#### Given instruction
List every line below containing "materials".

───── Dataset excerpt ─────

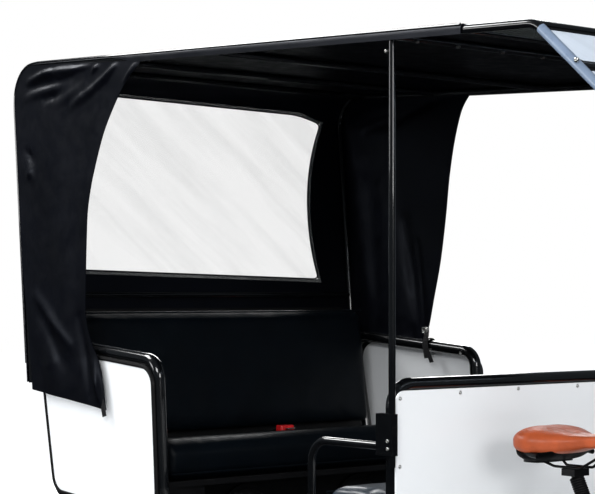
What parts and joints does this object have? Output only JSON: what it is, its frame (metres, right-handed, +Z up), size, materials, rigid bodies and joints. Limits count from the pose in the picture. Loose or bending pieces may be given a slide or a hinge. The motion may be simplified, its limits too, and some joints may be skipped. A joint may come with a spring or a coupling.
{
  "type": "cycle rickshaw",
  "caption": "Three-wheeled cycle rickshaw with two facing benches under a soft roof, a white partition and two saddles side by side for its riders",
  "frame": {"origin": "on the ground, midway along and across the vehicle", "axes": "+X forward, +Y to the vehicle's left, +Z up"},
  "size_m": [3.1911, 1.4266, 1.9876],
  "materials": {
    "black_gloss": "gloss",
    "black_satin": "satin",
    "cast_grey": "satin",
    "floor_board": "matte",
    "white_sheet": "gloss",
    "black_board": "satin",
    "dark_vinyl": "gloss",
    "speaker_ring": "satin",
    "red_plastic": "gloss",
    "canopy_vinyl": "satin",
    "milky_clear": "gloss",
    "clear_blue": "gloss",
    "black_rubber": "matte",
    "tan_leather": "satin",
    "chain_steel": "satin",
    "red_lens": "gloss",
    "lamp_silver": "gloss",
    "tyre_rubber": "matte",
    "wheel_silver": "satin",
    "alloy": "satin",
    "black_plastic": "matte"
  },
  "bodies": {
    "vehicle": {"chassis_frame": "black_gloss", "outer_rails": "black_gloss", "cross_members": "black_gloss", "axle_bearings": "cast_grey", "floor_panel": "floor_board", "side_frame_right": "black_gloss", "side_frame_left": "black_gloss", "side_panels": "white_sheet", "rear_frame": "black_gloss", "rear_panel": "white_sheet", "back_board": "black_board", "rear_bench_box": "black_board", "rear_seat_cushion": "dark_vinyl", "rear_backrest": "dark_vinyl", "bench_speakers": "speaker_ring", "seat_belt_buckle": "red_plastic", "partition_frame": "black_gloss", "partition_panel": "white_sheet", "front_bench_box": "black_board", "front_bench_cushion": "dark_vinyl", "armrest_loops": "black_gloss", "roof_rails": "black_gloss", "roof_bars": "black_gloss", "roof_posts": "black_gloss", "canopy_roof": "canopy_vinyl", "canopy_rear_wall": "canopy_vinyl", "rear_window": "milky_clear", "side_curtains": "canopy_vinyl", "clear_panes": "clear_blue", "visor_gasket": "black_rubber", "rider_frame": "black_gloss", "seat_posts": "black_satin", "saddles": "tan_leather", "saddle_rails": "black_satin", "front_yoke": "black_gloss", "fixed_handlebar": "black_satin", "chains": "chain_steel", "rear_mudguards": "black_gloss", "tail_lamps": "red_lens", "headlamp": "lamp_silver"},
    "fork": {"front_fork": "black_gloss", "front_mudguard": "black_gloss"},
    "front_wheel": {"front_wheel": "wheel_silver", "front_tyre": "tyre_rubber"},
    "rear_wheel_right": {"rear_wheel_right": "wheel_silver", "rear_tyre_right": "tyre_rubber", "rear_shaft_right": "alloy"},
    "rear_wheel_left": {"rear_wheel_left": "wheel_silver", "rear_tyre_left": "tyre_rubber", "rear_shaft_left": "alloy"},
    "right_crank": {"crankset_right": "alloy"},
    "left_crank": {"crankset_left": "alloy"},
    "right_outer_pedal": {"pedal_right_outer": "black_plastic"},
    "right_inner_pedal": {"pedal_right_inner": "black_plastic"},
    "left_inner_pedal": {"pedal_left_inner": "black_plastic"},
    "left_outer_pedal": {"pedal_left_outer": "black_plastic"},
    "steering_column": {"steering_handlebar": "black_satin"},
    "steering_link": {"drag_link": "black_satin"}
  },
  "joints": [
    {"name": "steering", "type": "hinge", "parent": "vehicle", "child": "fork", "pos_m": [1.06254, 0, 0.8], "axis": [-0.342, 0, 0.9397], "range_deg": [-30, 30]},
    {"name": "handlebar_turn", "type": "hinge", "parent": "vehicle", "child": "steering_column", "pos_m": [1.06254, -0.29, 0.8], "axis": [-0.342, 0, 0.9397], "range_deg": [-31, 31]},
    {"name": "link_turn", "type": "hinge", "parent": "fork", "child": "steering_link", "pos_m": [1.17294, 0, 0.73057], "axis": [-0.342, 0, 0.9397], "range_deg": [-31, 31]},
    {"name": "front_wheel_spin", "type": "hinge", "parent": "fork", "child": "front_wheel", "pos_m": [1.2907, 0, 0.305], "axis": [0, 1, 0], "continuous": true},
    {"name": "rear_right_spin", "type": "hinge", "parent": "vehicle", "child": "rear_wheel_right", "pos_m": [-1.22, -0.56, 0.305], "axis": [0, 1, 0], "continuous": true},
    {"name": "rear_left_spin", "type": "hinge", "parent": "vehicle", "child": "rear_wheel_left", "pos_m": [-1.22, 0.56, 0.305], "axis": [0, 1, 0], "continuous": true},
    {"name": "right_crank_spin", "type": "hinge", "parent": "vehicle", "child": "right_crank", "pos_m": [0.693, -0.29, 0.3], "axis": [0, 1, 0], "continuous": true},
    {"name": "left_crank_spin", "type": "hinge", "parent": "vehicle", "child": "left_crank", "pos_m": [0.693, 0.29, 0.3], "axis": [0, 1, 0], "continuous": true},
    {"name": "right_outer_pedal_spin", "type": "hinge", "parent": "right_crank", "child": "right_outer_pedal", "pos_m": [0.858, -0.415, 0.3], "axis": [0, 1, 0], "continuous": true},
    {"name": "right_inner_pedal_spin", "type": "hinge", "parent": "right_crank", "child": "right_inner_pedal", "pos_m": [0.528, -0.164, 0.3], "axis": [0, 1, 0], "continuous": true},
    {"name": "left_inner_pedal_spin", "type": "hinge", "parent": "left_crank", "child": "left_inner_pedal", "pos_m": [0.528, 0.164, 0.3], "axis": [0, 1, 0], "continuous": true},
    {"name": "left_outer_pedal_spin", "type": "hinge", "parent": "left_crank", "child": "left_outer_pedal", "pos_m": [0.858, 0.415, 0.3], "axis": [0, 1, 0], "continuous": true}
  ],
  "couplings": [
    {"joint": "handlebar_turn", "follows": "steering", "ratio": 1},
    {"joint": "link_turn", "follows": "steering", "ratio": -1},
    {"joint": "right_outer_pedal_spin", "follows": "right_crank_spin", "ratio": -1},
    {"joint": "right_inner_pedal_spin", "follows": "right_crank_spin", "ratio": -1},
    {"joint": "left_inner_pedal_spin", "follows": "left_crank_spin", "ratio": -1},
    {"joint": "left_outer_pedal_spin", "follows": "left_crank_spin", "ratio": -1}
  ]
}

─────

#### The answer
What parts and joints does this object have? Output only JSON: what it is, its frame (metres, right-handed, +Z up), size, materials, rigid bodies and joints. Limits count from the pose in the picture. Loose or bending pieces may be given a slide or a hinge. The motion may be simplified, its limits too, and some joints may be skipped. A joint may come with a spring or a coupling.
  "materials": {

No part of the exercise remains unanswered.